=== Aim ===
Return only the number of lines holding the word "each".

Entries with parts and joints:
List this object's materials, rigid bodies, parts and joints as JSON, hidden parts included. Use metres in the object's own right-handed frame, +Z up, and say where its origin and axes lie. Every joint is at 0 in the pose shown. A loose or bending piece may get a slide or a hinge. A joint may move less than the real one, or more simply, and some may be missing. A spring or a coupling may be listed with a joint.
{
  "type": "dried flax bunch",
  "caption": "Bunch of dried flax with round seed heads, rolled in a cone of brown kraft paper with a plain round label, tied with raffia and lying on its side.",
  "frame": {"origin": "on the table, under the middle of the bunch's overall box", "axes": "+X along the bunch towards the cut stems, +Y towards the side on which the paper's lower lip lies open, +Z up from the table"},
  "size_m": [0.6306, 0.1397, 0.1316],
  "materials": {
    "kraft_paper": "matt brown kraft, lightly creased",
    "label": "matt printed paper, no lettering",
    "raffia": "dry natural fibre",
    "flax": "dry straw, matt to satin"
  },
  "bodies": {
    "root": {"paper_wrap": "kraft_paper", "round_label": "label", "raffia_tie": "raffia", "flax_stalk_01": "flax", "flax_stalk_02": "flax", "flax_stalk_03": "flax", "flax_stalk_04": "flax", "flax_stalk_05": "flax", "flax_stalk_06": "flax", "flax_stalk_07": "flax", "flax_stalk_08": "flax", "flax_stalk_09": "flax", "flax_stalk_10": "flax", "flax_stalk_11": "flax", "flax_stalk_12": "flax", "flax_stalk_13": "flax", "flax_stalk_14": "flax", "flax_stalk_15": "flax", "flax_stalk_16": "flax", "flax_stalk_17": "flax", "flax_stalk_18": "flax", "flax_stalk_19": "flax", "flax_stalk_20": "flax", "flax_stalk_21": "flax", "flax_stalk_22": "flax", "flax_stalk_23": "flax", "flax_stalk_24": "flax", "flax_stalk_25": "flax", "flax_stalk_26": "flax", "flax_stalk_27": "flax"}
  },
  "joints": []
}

* * *

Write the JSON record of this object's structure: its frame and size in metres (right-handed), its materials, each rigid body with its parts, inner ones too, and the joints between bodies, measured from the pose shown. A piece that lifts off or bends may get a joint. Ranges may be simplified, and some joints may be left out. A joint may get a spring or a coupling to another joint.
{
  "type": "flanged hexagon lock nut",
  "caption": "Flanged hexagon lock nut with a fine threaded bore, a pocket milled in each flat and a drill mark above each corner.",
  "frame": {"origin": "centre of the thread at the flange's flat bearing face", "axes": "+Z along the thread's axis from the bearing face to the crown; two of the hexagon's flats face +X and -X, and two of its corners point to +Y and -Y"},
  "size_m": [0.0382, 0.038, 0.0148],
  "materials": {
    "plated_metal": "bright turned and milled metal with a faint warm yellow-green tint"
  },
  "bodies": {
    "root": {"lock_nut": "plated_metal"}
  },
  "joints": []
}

---

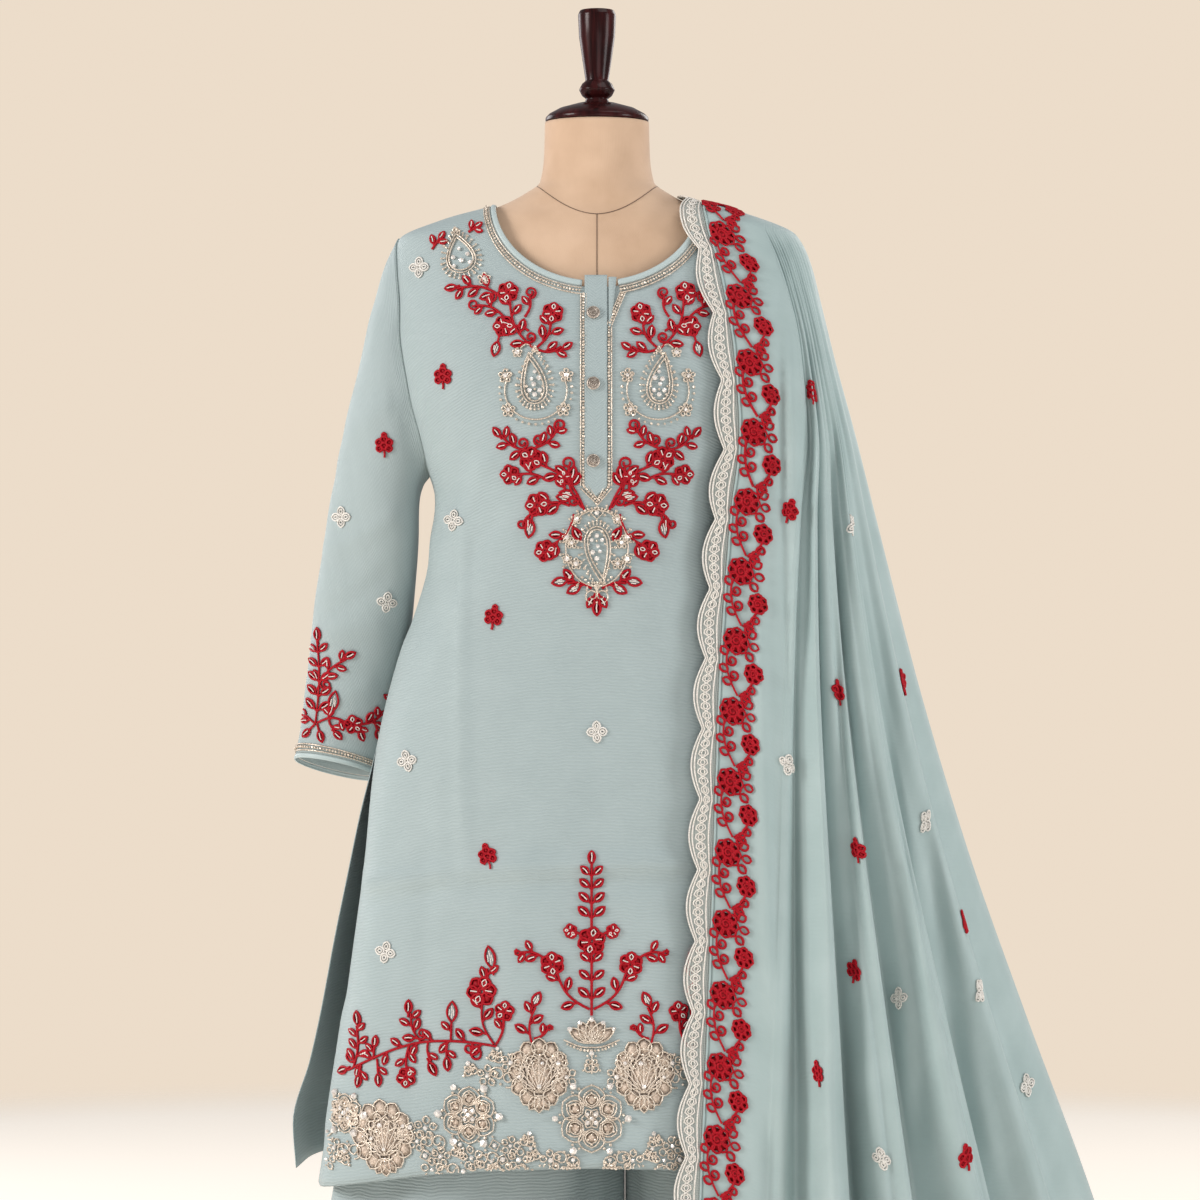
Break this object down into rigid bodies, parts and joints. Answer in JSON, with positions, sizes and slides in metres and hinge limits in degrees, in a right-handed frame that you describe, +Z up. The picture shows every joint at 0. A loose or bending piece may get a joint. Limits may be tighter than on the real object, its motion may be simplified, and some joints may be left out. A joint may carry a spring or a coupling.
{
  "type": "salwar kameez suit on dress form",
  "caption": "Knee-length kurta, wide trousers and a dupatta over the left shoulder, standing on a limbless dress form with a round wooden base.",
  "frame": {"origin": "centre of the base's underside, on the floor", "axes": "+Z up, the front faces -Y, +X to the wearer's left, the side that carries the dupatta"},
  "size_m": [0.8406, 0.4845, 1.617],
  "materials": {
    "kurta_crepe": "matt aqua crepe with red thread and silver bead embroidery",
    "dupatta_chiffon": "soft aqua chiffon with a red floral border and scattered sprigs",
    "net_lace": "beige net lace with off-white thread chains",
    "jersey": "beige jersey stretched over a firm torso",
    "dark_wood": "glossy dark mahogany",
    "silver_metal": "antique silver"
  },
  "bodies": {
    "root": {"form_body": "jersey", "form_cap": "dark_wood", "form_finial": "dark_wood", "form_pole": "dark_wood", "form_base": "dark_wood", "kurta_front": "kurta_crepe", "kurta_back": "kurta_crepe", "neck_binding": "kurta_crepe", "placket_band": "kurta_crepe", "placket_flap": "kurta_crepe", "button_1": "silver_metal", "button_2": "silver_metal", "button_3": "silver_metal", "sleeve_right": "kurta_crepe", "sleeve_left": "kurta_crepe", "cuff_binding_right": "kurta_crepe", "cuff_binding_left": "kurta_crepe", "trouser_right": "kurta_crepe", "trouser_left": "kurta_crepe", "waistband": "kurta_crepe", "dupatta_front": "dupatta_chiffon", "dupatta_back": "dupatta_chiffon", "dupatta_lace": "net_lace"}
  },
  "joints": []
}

=== Exercise result ===
2